(Dataset rows)
Begin

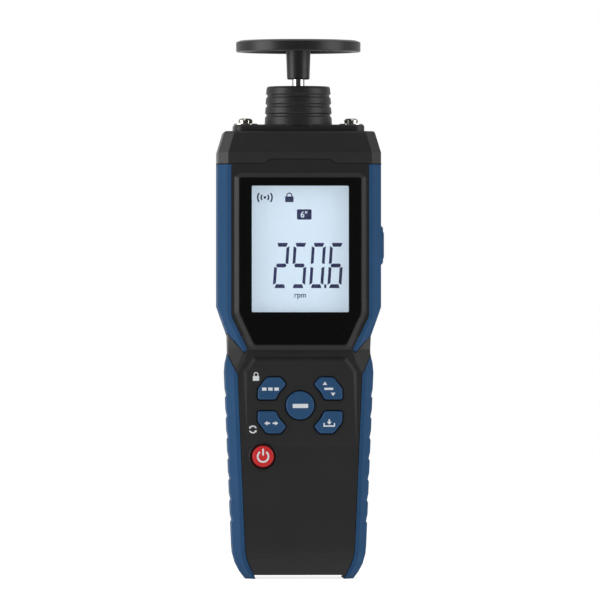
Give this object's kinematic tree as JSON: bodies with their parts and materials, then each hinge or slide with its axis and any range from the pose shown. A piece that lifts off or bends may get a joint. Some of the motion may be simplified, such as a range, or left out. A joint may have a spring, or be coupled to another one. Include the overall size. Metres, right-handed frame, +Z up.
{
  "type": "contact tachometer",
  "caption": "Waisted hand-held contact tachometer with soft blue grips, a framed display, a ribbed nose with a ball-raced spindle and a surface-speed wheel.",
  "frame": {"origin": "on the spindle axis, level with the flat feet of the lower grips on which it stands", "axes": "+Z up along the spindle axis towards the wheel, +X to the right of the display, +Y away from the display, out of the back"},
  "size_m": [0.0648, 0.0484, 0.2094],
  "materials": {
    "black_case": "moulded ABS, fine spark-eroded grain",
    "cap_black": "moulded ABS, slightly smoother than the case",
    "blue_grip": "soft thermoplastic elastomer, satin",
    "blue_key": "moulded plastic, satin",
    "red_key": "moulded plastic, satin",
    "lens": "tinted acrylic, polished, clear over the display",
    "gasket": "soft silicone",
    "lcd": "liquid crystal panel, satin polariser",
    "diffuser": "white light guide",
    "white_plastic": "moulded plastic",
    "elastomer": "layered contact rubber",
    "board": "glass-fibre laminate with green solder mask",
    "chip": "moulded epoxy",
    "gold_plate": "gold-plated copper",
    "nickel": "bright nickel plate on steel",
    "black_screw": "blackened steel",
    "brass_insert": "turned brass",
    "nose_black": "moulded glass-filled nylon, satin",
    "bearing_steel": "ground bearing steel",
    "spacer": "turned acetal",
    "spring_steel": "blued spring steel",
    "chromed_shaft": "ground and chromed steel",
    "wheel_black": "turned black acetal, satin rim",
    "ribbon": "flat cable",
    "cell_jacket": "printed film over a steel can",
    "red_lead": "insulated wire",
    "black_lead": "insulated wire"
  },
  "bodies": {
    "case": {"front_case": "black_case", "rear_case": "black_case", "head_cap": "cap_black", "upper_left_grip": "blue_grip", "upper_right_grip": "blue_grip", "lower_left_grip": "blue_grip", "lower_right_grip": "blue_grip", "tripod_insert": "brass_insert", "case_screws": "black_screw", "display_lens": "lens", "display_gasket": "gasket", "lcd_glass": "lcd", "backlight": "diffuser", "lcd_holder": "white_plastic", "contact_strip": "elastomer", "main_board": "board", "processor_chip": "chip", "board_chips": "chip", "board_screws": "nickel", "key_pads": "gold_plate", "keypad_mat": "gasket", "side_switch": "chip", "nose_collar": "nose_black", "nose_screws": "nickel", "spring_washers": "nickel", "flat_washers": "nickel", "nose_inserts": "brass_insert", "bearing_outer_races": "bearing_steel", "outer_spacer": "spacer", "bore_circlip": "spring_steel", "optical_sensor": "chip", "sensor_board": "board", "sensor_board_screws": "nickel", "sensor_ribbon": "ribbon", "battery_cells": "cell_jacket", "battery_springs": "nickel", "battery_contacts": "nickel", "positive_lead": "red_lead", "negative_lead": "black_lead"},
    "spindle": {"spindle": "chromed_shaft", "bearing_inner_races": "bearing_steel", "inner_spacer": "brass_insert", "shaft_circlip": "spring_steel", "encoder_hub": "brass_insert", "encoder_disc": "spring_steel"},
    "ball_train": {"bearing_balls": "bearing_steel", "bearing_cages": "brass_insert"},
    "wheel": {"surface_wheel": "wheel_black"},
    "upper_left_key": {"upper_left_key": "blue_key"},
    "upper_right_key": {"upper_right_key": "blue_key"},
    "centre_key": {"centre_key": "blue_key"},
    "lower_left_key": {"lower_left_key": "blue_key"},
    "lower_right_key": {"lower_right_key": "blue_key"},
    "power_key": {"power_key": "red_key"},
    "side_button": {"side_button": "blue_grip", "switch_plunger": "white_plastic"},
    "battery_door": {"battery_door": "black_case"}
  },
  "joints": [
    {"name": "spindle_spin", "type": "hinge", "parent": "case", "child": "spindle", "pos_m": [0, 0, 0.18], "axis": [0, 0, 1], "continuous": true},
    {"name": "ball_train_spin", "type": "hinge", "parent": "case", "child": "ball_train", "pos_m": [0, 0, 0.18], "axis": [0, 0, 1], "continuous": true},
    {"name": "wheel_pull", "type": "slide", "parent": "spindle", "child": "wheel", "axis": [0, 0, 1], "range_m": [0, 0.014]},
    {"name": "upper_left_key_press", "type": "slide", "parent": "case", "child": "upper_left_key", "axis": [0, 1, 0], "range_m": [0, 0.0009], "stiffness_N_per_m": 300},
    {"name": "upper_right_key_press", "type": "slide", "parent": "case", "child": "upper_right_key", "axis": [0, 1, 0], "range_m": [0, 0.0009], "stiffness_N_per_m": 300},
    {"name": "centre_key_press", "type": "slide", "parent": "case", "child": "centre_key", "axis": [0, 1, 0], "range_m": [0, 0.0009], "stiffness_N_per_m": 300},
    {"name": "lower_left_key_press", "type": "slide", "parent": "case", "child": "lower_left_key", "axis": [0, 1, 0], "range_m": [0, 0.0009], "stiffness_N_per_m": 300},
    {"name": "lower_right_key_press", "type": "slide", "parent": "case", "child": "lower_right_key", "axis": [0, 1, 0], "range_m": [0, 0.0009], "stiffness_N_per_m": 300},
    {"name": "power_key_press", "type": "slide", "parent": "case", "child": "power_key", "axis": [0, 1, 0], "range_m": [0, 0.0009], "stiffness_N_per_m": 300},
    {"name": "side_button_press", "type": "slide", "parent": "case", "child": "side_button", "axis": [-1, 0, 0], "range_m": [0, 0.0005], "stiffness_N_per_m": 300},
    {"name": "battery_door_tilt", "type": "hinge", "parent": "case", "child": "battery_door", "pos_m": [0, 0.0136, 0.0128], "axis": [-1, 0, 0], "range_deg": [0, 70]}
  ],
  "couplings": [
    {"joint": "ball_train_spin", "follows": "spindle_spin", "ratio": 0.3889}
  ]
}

End
Begin

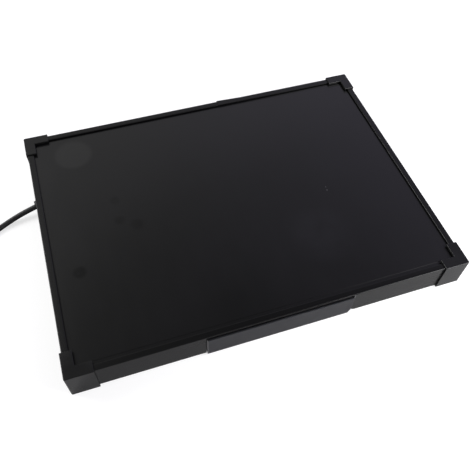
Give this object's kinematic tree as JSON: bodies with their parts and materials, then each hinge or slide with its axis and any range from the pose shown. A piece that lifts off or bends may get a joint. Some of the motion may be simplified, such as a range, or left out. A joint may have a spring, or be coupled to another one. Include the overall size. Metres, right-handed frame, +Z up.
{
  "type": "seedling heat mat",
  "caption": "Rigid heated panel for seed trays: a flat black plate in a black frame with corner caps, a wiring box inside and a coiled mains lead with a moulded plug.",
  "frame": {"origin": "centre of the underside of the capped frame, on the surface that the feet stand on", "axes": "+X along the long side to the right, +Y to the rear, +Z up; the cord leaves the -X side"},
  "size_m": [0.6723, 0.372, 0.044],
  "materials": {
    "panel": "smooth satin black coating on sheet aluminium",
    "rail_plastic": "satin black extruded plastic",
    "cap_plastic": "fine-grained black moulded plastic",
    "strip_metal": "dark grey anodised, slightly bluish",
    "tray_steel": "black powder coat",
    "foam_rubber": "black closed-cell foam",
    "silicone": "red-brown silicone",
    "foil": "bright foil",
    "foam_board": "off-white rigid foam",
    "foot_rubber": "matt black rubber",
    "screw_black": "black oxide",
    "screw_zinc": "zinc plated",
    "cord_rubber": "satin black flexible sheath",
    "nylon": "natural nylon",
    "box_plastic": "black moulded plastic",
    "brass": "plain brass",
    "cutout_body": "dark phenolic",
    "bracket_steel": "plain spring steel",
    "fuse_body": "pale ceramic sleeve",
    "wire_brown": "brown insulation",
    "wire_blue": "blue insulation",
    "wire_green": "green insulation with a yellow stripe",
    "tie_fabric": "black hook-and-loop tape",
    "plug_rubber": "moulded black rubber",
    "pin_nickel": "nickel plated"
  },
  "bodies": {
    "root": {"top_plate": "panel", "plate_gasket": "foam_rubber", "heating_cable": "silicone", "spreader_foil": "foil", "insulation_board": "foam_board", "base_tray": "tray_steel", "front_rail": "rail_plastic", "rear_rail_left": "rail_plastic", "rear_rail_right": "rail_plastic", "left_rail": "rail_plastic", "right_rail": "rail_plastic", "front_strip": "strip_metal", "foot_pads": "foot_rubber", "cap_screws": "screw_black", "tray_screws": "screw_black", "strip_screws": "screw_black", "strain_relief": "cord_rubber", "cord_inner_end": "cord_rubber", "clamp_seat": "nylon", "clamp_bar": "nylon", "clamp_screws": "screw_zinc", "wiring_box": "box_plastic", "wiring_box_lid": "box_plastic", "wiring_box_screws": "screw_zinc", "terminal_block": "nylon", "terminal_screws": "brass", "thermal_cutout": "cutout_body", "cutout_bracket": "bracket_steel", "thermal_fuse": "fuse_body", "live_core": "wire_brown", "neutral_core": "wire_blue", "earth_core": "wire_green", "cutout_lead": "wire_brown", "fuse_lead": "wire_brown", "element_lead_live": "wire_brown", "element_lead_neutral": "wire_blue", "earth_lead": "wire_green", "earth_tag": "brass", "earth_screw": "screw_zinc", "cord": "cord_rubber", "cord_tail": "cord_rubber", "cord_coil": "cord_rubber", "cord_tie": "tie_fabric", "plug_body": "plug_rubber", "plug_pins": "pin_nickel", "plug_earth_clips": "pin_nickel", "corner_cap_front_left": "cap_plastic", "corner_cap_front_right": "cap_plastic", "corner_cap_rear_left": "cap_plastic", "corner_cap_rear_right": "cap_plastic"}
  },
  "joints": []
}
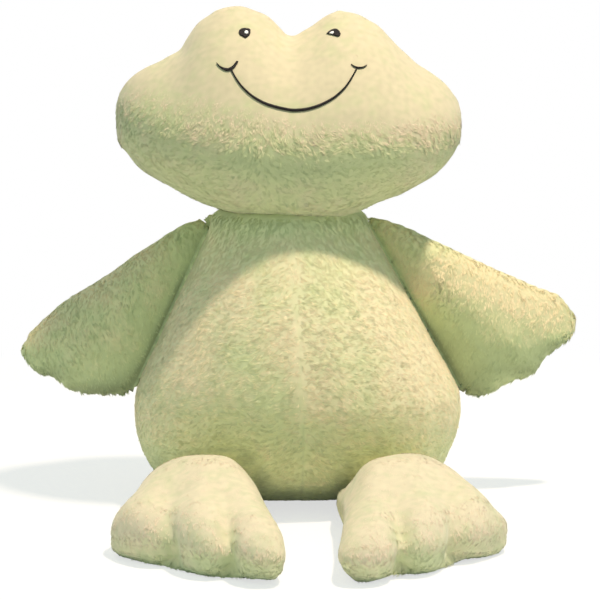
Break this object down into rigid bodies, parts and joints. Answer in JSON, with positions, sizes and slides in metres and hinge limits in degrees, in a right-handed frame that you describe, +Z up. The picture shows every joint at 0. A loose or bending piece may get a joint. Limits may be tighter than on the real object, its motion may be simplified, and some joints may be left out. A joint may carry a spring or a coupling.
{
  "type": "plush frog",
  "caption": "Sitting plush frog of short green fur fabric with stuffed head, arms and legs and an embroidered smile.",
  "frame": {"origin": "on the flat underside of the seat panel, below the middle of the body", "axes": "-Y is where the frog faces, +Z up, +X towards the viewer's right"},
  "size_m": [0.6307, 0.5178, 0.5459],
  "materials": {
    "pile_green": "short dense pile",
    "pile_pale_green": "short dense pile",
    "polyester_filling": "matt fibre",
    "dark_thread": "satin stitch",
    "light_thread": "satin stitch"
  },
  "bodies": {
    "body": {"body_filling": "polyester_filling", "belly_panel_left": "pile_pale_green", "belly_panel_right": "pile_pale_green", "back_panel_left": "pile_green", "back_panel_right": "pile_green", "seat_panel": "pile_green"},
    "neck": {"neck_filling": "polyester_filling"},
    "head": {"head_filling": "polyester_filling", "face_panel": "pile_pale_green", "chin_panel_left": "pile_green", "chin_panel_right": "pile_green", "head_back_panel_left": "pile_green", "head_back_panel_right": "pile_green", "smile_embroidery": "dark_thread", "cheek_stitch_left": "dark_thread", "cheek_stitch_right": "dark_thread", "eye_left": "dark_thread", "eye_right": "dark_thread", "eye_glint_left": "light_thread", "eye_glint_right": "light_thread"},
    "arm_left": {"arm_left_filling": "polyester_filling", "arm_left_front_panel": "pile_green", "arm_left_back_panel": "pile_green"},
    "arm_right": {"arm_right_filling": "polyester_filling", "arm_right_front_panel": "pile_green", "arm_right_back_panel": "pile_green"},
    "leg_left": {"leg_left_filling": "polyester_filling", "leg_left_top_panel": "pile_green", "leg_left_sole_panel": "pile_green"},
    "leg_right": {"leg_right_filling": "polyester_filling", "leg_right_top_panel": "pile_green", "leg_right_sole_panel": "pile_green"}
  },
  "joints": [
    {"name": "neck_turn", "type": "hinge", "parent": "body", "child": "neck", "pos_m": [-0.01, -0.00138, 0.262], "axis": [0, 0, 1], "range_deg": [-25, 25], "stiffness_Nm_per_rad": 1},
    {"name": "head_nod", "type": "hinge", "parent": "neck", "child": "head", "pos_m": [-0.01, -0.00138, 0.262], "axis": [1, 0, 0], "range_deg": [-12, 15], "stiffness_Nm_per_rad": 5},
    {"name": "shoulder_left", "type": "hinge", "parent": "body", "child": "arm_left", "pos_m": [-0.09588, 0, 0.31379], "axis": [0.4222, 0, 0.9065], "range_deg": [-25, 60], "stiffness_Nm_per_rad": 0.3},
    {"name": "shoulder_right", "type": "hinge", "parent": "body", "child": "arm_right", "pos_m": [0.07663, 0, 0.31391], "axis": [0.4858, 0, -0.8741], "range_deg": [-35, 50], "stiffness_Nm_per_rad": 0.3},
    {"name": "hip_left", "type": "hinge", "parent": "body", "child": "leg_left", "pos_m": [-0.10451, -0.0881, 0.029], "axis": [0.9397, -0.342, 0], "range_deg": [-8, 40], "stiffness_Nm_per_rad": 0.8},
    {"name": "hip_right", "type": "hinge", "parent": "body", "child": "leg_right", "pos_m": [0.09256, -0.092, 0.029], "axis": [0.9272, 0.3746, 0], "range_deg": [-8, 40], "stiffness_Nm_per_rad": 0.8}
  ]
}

End

PROBLEM DESCRIPTION: Identify each line holding the string "joints", and copy it out.

WORKED SOLUTION:
  "joints": [
  "joints": []
Break this object down into rigid bodies, parts and joints. Answer in JSON, with positions, sizes and slides in metres and hinge limits in degrees, in a right-handed frame that you describe, +Z up. The picture shows every joint at 0. A loose or bending piece may get a joint. Limits may be tighter than on the real object, its motion may be simplified, and some joints may be left out. A joint may carry a spring or a coupling.
  "joints": [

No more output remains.